“When I listened to music at first, it was like watching movies,” Paul Régimbeau – AKA French electronic music pioneer Mondkopf – tells me. “When I was younger I wanted to write comic books, then direct movies. I started experimenting with music on pirate software and found out I could tell stories through music – maybe more abstract – but stories still.”
Originally from Toulouse – France’s “pink city” near the Spanish border – Régimbeau was inspired to start making music after hearing the cinematic compositions Vangelis and Aphex Twin were making towards the end of the ’90s. Moving to Paris at 22, he found the electronic music scene exploding and jumped into the club circuit DJing and producing remixes. But his 2006 album _Un Eté Sur L’Herbe_ (Annexia) and it’s follow-up, 2009’s _Galaxy Of Nowhere_ (Asphalt Duchess) became Régimbeau’s calling card – heartbreaking, swelling, ambient master works that earned him comparisons with Brian Eno. The comparison to our Elements Issue cover star isn’t unjust. On Eno, Régimbeau says, “His music is one of the most moving to me. _Another Green World_ (1975) is a record I come back to again and again.”
If Eté was Régimbeau’s calling card, 2011’s _Rising Doom_ (Fool House) was his battle cry. The track “Day Of Anger” starts out with a slow piano melody, echoing earlier minimal ambient efforts, but is quickly taken over by threatening fuzzed-out distortion over a heavy, alternating beat. By 2014’s _Hadès_ the lilting melodies of _Eté_ are completely absent, replaced by heavy, doom-metal influenced dystopian soundtracks. When asked what prompted the shift in tone, Régimbeau vaguely claims, “the heaviness of life.” Regardless, the injection of doom into an otherwise minimal ambient composition was something completely novel, and it made Mondkopf a household name among connoisseurs of the genre.

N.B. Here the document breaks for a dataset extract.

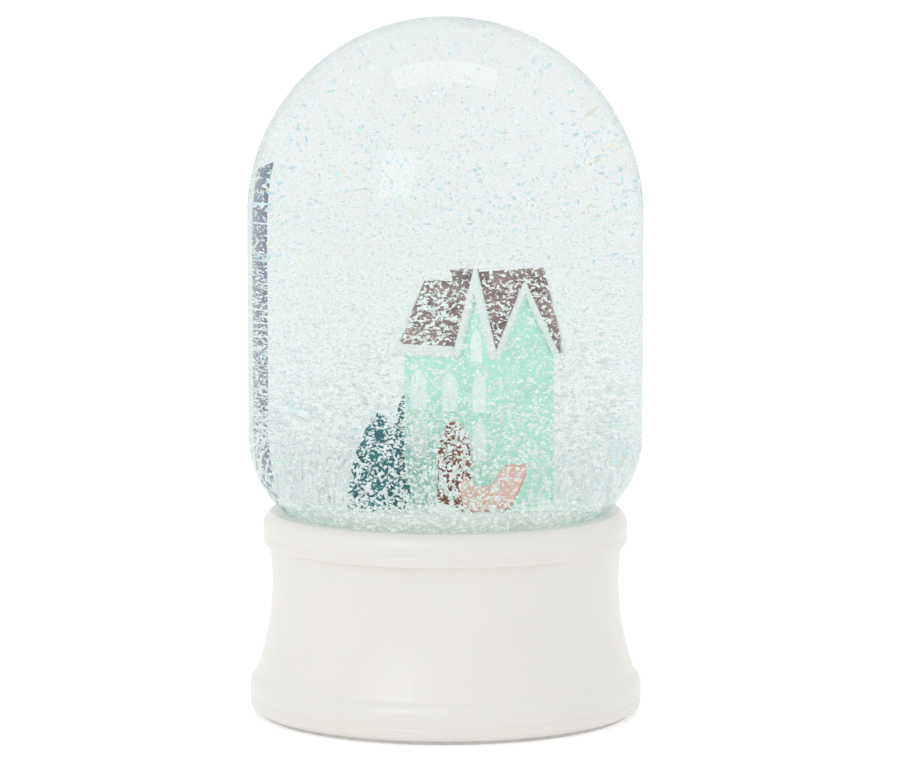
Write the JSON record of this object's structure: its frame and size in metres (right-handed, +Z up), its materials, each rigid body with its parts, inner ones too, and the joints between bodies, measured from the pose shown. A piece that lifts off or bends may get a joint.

In 2008, _The Guardian_ reported a study by scientists at Heriot-Watt University in Edinburgh stating that fans of metal and classical have the same disposition. Controversially, Adrian North, the professor who led the study claims, “The general public has held a stereotype of heavy metal fans being suicidally depressed and a danger to themselves and society in general but they are quite delicate things.” Both forms, certainly, are characterized by drama and a wholly immersive sound.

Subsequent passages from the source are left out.